> [Record excerpts]:

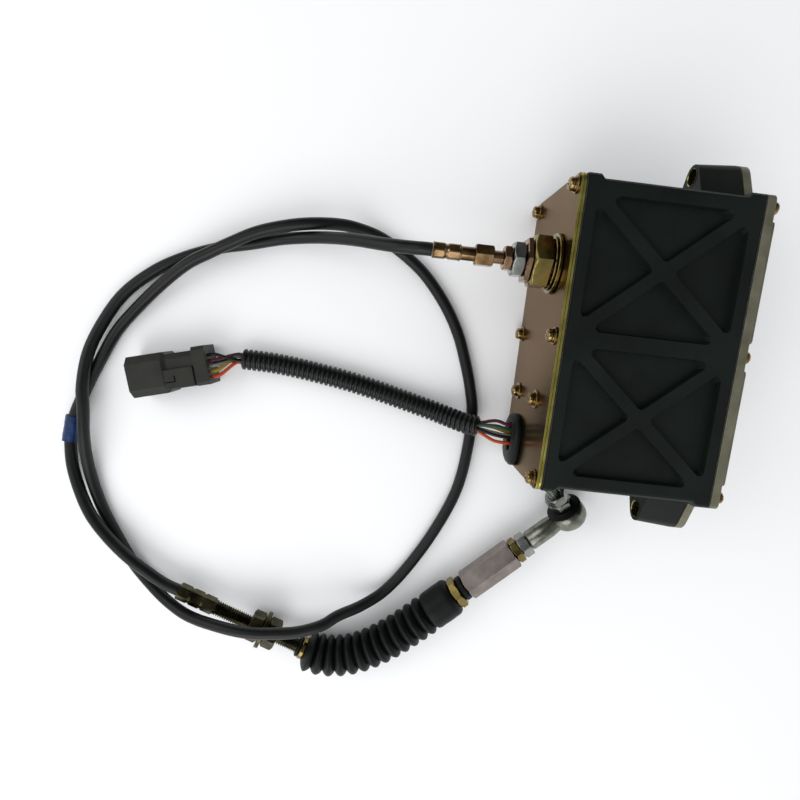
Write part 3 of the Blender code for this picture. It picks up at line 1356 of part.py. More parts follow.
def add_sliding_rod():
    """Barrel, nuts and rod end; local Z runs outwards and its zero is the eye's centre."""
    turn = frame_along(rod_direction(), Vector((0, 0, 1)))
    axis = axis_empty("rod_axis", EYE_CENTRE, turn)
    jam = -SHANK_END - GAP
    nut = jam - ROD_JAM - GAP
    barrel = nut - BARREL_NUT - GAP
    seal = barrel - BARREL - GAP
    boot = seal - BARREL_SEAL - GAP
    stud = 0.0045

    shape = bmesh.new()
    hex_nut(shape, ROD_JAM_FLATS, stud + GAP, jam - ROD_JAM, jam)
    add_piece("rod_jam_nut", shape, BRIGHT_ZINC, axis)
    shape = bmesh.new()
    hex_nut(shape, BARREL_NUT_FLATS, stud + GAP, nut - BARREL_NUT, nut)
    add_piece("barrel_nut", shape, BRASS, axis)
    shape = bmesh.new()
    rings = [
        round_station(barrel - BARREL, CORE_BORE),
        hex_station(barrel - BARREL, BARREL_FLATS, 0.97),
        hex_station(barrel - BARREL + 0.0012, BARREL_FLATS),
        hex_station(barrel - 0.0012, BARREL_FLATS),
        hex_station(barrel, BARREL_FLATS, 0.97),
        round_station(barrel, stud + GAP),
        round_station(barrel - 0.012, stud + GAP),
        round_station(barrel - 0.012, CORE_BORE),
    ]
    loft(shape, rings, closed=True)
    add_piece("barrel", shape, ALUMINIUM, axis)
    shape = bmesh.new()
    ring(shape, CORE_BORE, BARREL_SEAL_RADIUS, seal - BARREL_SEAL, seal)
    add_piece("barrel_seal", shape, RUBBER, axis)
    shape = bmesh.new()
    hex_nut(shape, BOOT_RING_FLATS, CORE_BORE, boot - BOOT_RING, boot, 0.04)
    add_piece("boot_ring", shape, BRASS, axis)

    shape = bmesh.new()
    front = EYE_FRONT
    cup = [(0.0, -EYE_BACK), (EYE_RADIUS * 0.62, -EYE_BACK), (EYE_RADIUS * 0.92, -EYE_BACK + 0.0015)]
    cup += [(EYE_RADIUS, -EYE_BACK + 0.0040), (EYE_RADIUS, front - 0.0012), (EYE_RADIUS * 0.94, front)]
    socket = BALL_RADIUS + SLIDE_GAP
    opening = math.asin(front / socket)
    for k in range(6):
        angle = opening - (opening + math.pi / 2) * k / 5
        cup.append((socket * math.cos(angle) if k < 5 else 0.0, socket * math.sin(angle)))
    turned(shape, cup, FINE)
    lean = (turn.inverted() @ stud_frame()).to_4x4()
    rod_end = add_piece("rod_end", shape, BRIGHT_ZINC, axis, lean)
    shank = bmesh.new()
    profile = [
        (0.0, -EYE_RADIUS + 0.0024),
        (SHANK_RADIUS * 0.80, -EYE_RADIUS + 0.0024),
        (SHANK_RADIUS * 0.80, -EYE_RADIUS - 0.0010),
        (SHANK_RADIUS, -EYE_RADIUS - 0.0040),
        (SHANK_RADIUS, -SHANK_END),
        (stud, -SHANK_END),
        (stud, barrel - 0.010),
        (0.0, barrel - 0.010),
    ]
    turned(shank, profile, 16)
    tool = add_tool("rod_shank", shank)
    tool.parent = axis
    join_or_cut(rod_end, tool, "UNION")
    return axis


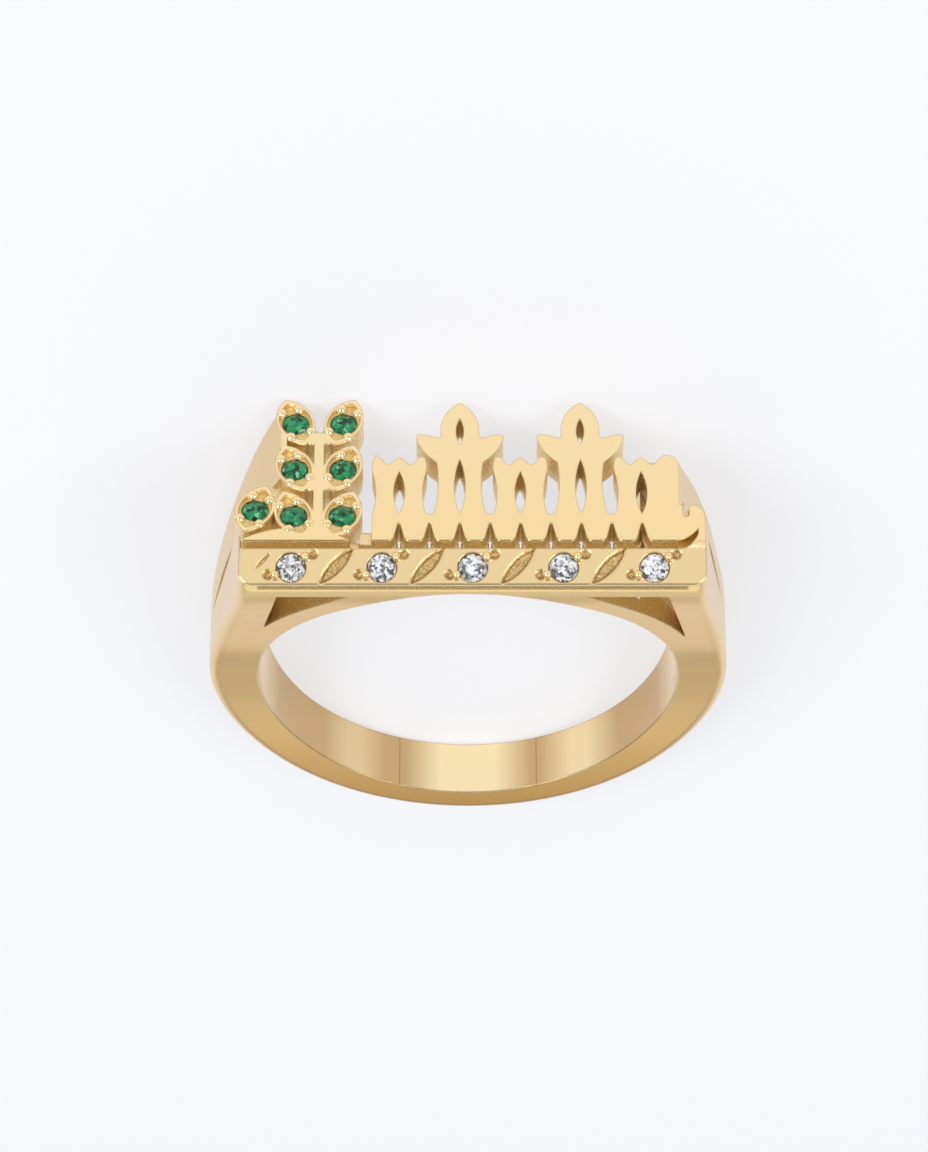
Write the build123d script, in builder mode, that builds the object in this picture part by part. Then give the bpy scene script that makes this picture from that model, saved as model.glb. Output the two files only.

> [Stated goal]: Write out every line of the material again, exactly as it reads.

> [The reply]:
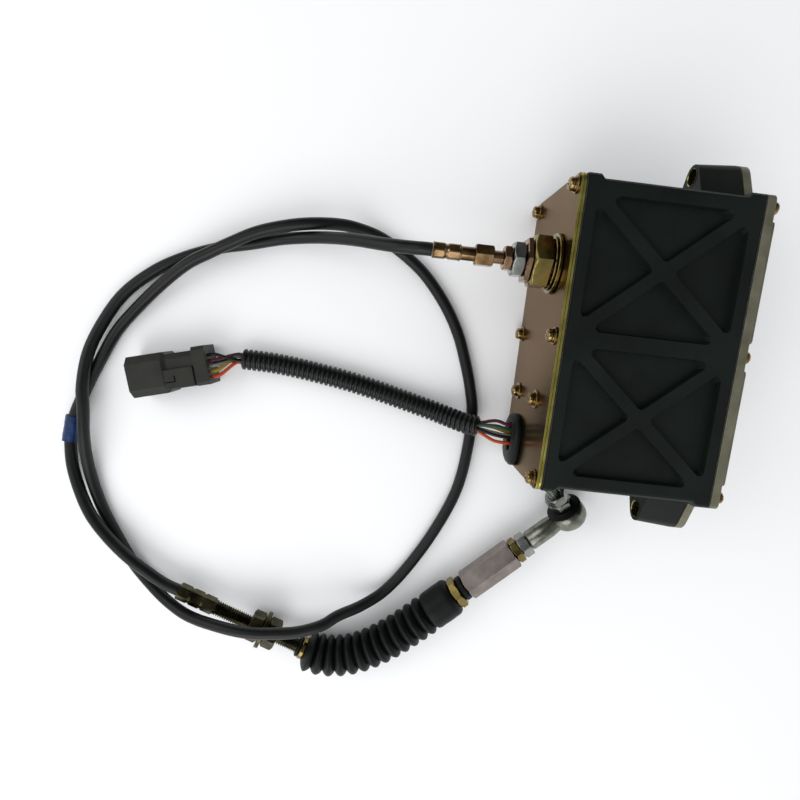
Write part 3 of the Blender code for this picture. It picks up at line 1356 of part.py. More parts follow.
def add_sliding_rod():
    """Barrel, nuts and rod end; local Z runs outwards and its zero is the eye's centre."""
    turn = frame_along(rod_direction(), Vector((0, 0, 1)))
    axis = axis_empty("rod_axis", EYE_CENTRE, turn)
    jam = -SHANK_END - GAP
    nut = jam - ROD_JAM - GAP
    barrel = nut - BARREL_NUT - GAP
    seal = barrel - BARREL - GAP
    boot = seal - BARREL_SEAL - GAP
    stud = 0.0045

    shape = bmesh.new()
    hex_nut(shape, ROD_JAM_FLATS, stud + GAP, jam - ROD_JAM, jam)
    add_piece("rod_jam_nut", shape, BRIGHT_ZINC, axis)
    shape = bmesh.new()
    hex_nut(shape, BARREL_NUT_FLATS, stud + GAP, nut - BARREL_NUT, nut)
    add_piece("barrel_nut", shape, BRASS, axis)
    shape = bmesh.new()
    rings = [
        round_station(barrel - BARREL, CORE_BORE),
        hex_station(barrel - BARREL, BARREL_FLATS, 0.97),
        hex_station(barrel - BARREL + 0.0012, BARREL_FLATS),
        hex_station(barrel - 0.0012, BARREL_FLATS),
        hex_station(barrel, BARREL_FLATS, 0.97),
        round_station(barrel, stud + GAP),
        round_station(barrel - 0.012, stud + GAP),
        round_station(barrel - 0.012, CORE_BORE),
    ]
    loft(shape, rings, closed=True)
    add_piece("barrel", shape, ALUMINIUM, axis)
    shape = bmesh.new()
    ring(shape, CORE_BORE, BARREL_SEAL_RADIUS, seal - BARREL_SEAL, seal)
    add_piece("barrel_seal", shape, RUBBER, axis)
    shape = bmesh.new()
    hex_nut(shape, BOOT_RING_FLATS, CORE_BORE, boot - BOOT_RING, boot, 0.04)
    add_piece("boot_ring", shape, BRASS, axis)

    shape = bmesh.new()
    front = EYE_FRONT
    cup = [(0.0, -EYE_BACK), (EYE_RADIUS * 0.62, -EYE_BACK), (EYE_RADIUS * 0.92, -EYE_BACK + 0.0015)]
    cup += [(EYE_RADIUS, -EYE_BACK + 0.0040), (EYE_RADIUS, front - 0.0012), (EYE_RADIUS * 0.94, front)]
    socket = BALL_RADIUS + SLIDE_GAP
    opening = math.asin(front / socket)
    for k in range(6):
        angle = opening - (opening + math.pi / 2) * k / 5
        cup.append((socket * math.cos(angle) if k < 5 else 0.0, socket * math.sin(angle)))
    turned(shape, cup, FINE)
    lean = (turn.inverted() @ stud_frame()).to_4x4()
    rod_end = add_piece("rod_end", shape, BRIGHT_ZINC, axis, lean)
    shank = bmesh.new()
    profile = [
        (0.0, -EYE_RADIUS + 0.0024),
        (SHANK_RADIUS * 0.80, -EYE_RADIUS + 0.0024),
        (SHANK_RADIUS * 0.80, -EYE_RADIUS - 0.0010),
        (SHANK_RADIUS, -EYE_RADIUS - 0.0040),
        (SHANK_RADIUS, -SHANK_END),
        (stud, -SHANK_END),
        (stud, barrel - 0.010),
        (0.0, barrel - 0.010),
    ]
    turned(shank, profile, 16)
    tool = add_tool("rod_shank", shank)
    tool.parent = axis
    join_or_cut(rod_end, tool, "UNION")
    return axis


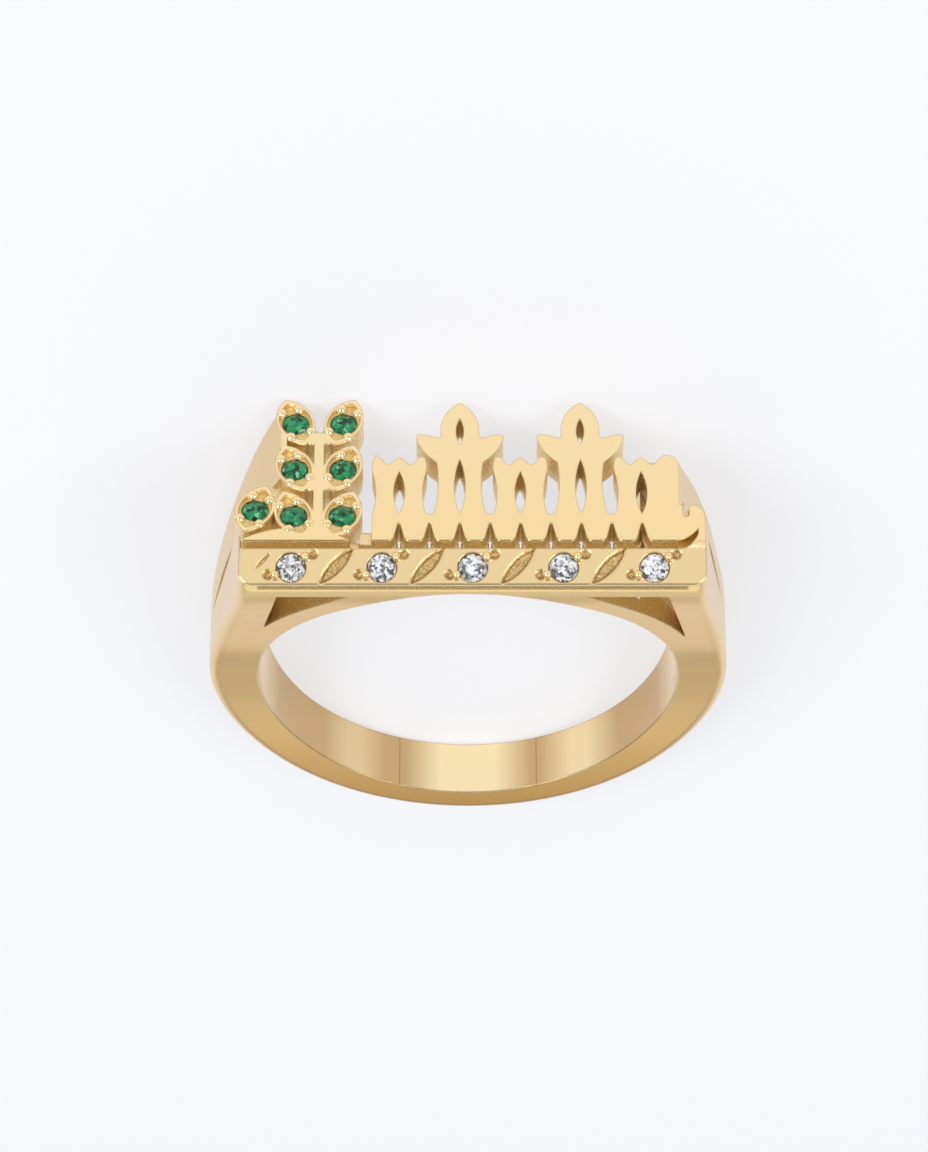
Write the build123d script, in builder mode, that builds the object in this picture part by part. Then give the bpy scene script that makes this picture from that model, saved as model.glb. Output the two files only.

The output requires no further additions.